> [Material for this task]

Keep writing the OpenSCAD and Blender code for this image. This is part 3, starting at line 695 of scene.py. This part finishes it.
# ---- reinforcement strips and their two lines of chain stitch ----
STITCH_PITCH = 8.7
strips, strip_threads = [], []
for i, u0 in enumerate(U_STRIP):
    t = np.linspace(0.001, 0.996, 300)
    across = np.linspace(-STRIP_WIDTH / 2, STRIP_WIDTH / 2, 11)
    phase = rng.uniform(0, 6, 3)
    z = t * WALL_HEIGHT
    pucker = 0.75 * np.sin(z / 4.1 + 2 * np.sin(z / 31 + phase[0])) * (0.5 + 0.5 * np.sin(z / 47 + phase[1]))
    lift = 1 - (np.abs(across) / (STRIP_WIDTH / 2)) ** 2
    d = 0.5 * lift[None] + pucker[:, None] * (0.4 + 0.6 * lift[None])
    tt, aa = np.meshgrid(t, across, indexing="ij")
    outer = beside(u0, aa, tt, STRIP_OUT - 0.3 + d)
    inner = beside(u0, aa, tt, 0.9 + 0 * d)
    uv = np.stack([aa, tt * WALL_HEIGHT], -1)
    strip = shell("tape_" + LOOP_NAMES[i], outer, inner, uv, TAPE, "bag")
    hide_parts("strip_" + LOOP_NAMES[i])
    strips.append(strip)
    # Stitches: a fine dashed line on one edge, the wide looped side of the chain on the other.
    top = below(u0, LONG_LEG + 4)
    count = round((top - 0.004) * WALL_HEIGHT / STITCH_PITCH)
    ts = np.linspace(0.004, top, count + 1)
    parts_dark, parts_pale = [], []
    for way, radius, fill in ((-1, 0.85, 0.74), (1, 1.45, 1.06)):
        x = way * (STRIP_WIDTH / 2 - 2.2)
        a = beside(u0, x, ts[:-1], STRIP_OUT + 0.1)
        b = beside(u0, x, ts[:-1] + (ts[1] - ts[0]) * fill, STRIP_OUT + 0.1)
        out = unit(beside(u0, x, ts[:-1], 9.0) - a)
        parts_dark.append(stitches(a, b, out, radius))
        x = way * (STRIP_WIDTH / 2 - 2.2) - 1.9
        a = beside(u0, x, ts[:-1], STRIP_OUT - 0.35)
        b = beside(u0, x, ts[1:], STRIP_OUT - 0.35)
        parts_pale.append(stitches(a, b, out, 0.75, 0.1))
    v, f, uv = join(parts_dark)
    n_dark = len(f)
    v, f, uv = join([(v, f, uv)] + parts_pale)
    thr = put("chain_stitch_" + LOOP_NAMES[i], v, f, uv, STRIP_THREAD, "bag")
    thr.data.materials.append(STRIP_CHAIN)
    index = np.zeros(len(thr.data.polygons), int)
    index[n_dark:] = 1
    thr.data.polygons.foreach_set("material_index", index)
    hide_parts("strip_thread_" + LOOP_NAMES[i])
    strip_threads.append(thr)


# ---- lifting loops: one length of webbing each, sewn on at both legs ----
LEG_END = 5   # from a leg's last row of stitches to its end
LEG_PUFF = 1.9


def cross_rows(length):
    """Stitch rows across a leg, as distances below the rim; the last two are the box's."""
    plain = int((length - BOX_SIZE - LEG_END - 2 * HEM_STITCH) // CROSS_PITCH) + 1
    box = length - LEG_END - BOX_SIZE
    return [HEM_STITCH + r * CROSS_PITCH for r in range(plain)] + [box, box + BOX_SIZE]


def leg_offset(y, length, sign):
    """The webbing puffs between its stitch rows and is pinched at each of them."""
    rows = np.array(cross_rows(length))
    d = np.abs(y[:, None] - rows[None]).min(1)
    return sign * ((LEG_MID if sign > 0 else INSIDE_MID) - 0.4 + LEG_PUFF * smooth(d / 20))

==

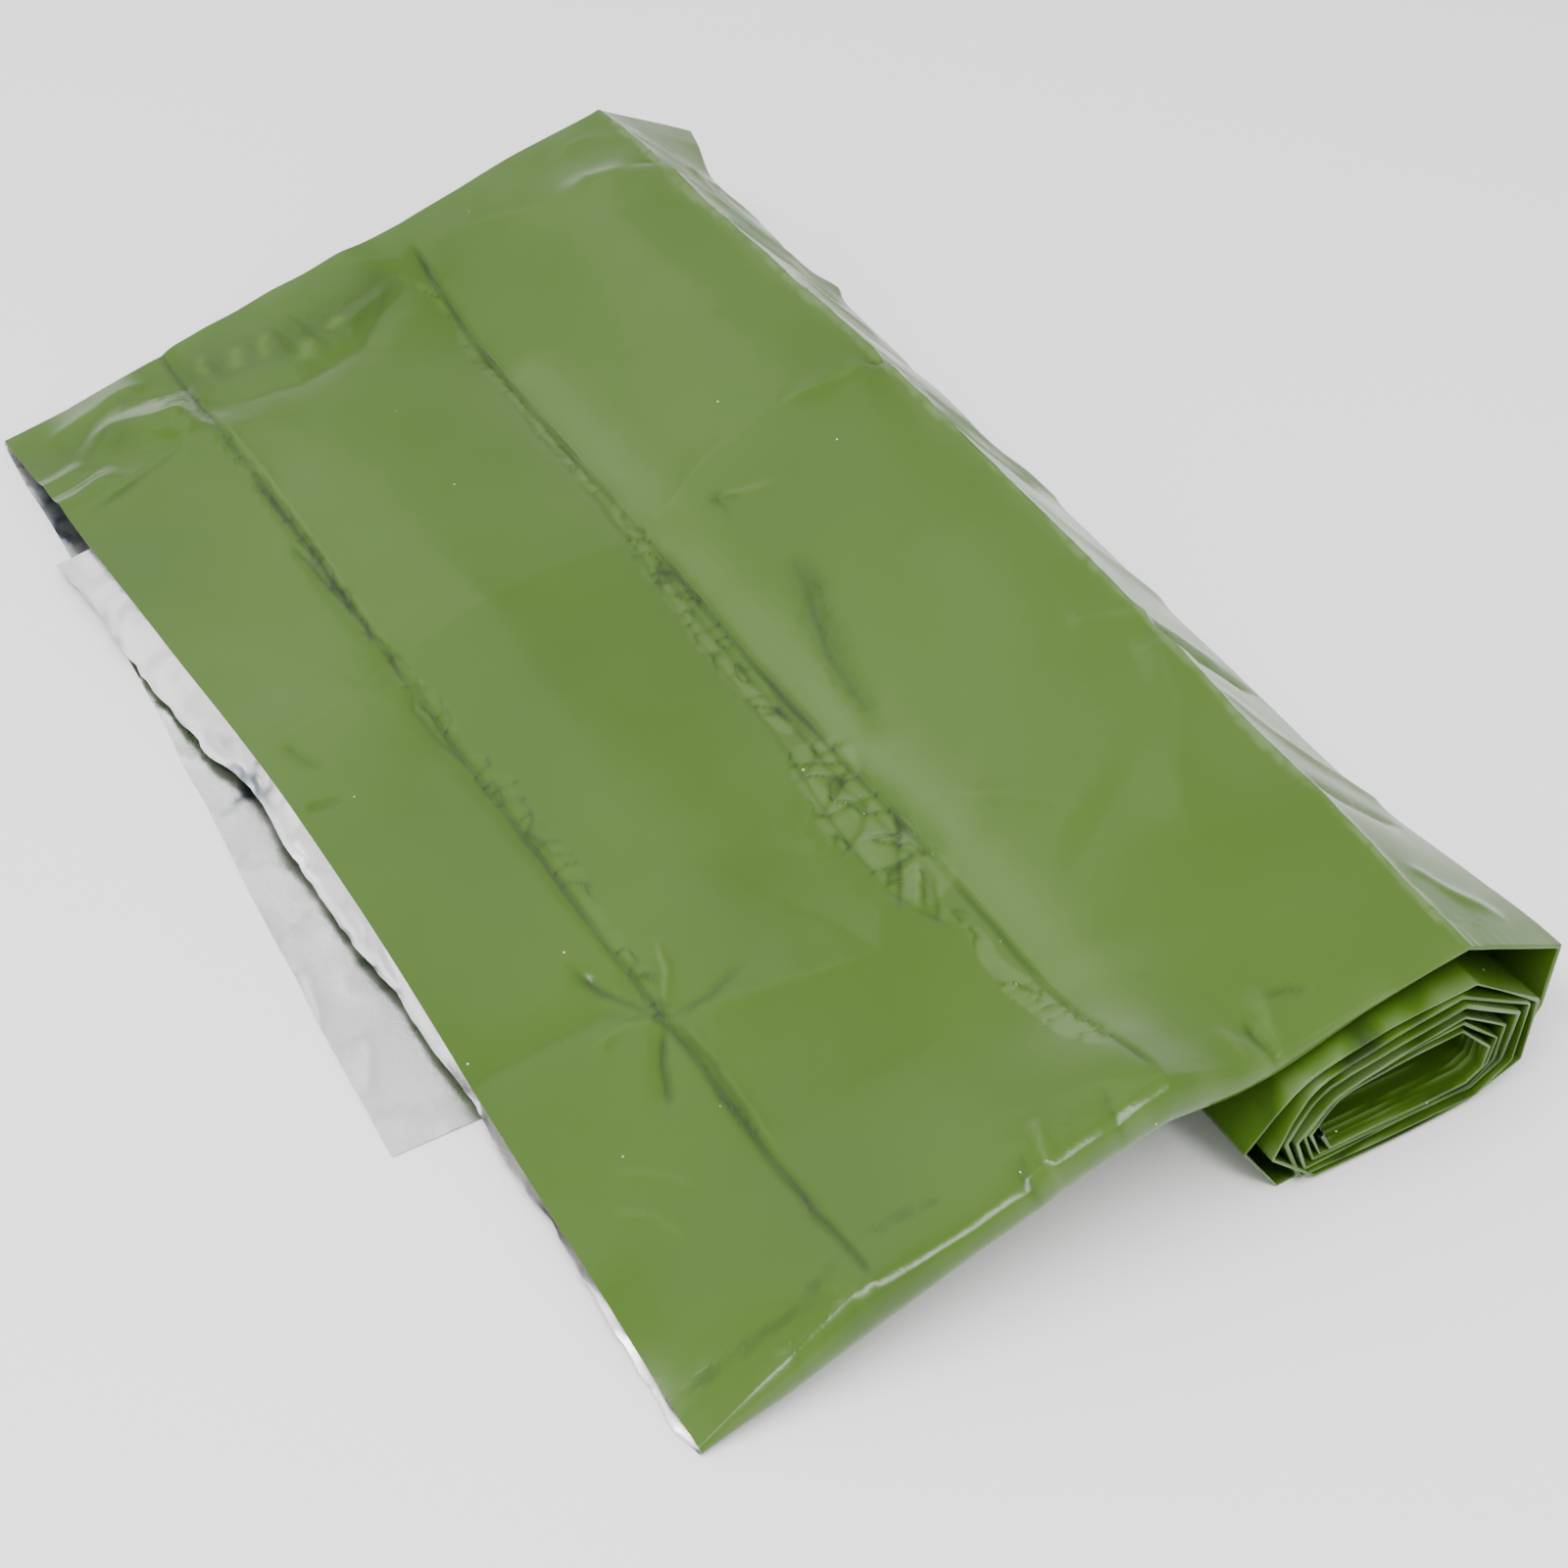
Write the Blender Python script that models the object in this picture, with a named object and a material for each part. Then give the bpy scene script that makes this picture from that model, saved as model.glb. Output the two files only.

==

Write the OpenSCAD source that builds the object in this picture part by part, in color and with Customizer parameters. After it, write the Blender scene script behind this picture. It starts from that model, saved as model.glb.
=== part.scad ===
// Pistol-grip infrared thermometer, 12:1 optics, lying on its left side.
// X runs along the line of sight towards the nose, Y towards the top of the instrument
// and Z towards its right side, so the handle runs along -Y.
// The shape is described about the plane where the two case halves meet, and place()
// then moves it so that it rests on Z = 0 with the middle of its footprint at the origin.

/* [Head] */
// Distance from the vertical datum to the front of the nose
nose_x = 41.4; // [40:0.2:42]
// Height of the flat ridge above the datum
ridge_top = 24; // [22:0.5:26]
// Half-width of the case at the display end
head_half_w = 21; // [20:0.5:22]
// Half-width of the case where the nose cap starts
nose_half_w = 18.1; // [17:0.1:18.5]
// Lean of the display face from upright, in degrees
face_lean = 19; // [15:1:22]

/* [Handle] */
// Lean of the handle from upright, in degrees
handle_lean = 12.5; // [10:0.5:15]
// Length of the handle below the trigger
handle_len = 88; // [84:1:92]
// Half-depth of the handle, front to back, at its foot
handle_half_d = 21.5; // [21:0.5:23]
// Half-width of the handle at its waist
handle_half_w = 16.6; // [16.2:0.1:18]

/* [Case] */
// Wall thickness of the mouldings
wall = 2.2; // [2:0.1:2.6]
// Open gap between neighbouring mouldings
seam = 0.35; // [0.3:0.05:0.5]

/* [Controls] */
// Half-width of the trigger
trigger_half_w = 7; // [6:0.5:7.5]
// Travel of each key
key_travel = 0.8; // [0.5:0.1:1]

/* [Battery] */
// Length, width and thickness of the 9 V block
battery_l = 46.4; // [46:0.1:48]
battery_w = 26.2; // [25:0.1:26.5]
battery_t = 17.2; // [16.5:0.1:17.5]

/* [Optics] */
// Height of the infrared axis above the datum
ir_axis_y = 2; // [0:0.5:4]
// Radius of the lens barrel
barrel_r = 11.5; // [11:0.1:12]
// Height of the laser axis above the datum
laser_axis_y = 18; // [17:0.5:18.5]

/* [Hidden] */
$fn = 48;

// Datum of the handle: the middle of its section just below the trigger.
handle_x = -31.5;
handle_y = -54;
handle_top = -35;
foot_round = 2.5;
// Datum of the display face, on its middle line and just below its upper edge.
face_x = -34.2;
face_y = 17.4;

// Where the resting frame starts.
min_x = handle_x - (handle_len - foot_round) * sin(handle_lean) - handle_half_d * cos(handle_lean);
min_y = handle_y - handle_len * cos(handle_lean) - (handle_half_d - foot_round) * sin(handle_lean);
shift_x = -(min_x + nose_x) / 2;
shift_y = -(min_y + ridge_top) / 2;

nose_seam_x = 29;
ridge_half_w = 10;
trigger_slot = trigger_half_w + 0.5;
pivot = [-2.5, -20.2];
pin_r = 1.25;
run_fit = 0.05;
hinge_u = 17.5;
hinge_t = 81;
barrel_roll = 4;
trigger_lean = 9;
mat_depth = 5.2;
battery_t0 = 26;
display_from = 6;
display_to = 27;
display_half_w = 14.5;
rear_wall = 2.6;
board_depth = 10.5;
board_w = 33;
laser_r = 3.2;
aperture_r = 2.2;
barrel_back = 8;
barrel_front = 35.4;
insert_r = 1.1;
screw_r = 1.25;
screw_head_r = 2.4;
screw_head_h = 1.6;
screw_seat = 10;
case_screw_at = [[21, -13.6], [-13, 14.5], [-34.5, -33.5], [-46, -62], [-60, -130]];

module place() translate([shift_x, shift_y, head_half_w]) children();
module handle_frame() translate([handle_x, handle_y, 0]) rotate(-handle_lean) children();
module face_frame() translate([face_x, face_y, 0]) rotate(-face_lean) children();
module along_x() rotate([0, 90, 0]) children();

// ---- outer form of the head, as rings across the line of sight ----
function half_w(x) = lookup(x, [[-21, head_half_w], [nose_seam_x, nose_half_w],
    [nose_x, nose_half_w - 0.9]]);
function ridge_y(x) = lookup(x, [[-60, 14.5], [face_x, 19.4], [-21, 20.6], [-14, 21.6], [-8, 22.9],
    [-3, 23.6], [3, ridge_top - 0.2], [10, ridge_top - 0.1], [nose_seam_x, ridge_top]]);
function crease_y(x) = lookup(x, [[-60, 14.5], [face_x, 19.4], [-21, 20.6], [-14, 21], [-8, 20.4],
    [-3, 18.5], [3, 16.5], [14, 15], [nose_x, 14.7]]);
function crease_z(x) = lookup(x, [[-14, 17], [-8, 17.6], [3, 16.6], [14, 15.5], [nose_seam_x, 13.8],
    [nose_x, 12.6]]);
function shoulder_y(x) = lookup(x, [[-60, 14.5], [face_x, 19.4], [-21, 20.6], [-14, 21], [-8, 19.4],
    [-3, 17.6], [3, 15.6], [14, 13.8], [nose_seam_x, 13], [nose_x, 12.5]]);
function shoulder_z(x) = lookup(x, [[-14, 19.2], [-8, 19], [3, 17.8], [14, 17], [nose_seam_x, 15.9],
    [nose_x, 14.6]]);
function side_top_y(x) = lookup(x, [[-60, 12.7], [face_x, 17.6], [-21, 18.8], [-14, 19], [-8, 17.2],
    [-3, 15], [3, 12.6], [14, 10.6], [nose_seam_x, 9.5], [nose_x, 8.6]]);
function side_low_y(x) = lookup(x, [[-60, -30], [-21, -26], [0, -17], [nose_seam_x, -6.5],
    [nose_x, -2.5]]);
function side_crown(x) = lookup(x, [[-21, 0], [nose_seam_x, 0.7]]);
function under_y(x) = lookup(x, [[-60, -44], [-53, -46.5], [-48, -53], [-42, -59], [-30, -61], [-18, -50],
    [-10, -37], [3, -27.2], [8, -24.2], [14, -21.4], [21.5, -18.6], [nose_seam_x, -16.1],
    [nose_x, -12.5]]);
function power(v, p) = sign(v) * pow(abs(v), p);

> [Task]
Above are the entries. Quote exactly the lines from the one bearing "Write the OpenSCAD" through the one bearing "face_lean = 19; // [15:1:22]".

> [Result]
Write the OpenSCAD source that builds the object in this picture part by part, in color and with Customizer parameters. After it, write the Blender scene script behind this picture. It starts from that model, saved as model.glb.
=== part.scad ===
// Pistol-grip infrared thermometer, 12:1 optics, lying on its left side.
// X runs along the line of sight towards the nose, Y towards the top of the instrument
// and Z towards its right side, so the handle runs along -Y.
// The shape is described about the plane where the two case halves meet, and place()
// then moves it so that it rests on Z = 0 with the middle of its footprint at the origin.

/* [Head] */
// Distance from the vertical datum to the front of the nose
nose_x = 41.4; // [40:0.2:42]
// Height of the flat ridge above the datum
ridge_top = 24; // [22:0.5:26]
// Half-width of the case at the display end
head_half_w = 21; // [20:0.5:22]
// Half-width of the case where the nose cap starts
nose_half_w = 18.1; // [17:0.1:18.5]
// Lean of the display face from upright, in degrees
face_lean = 19; // [15:1:22]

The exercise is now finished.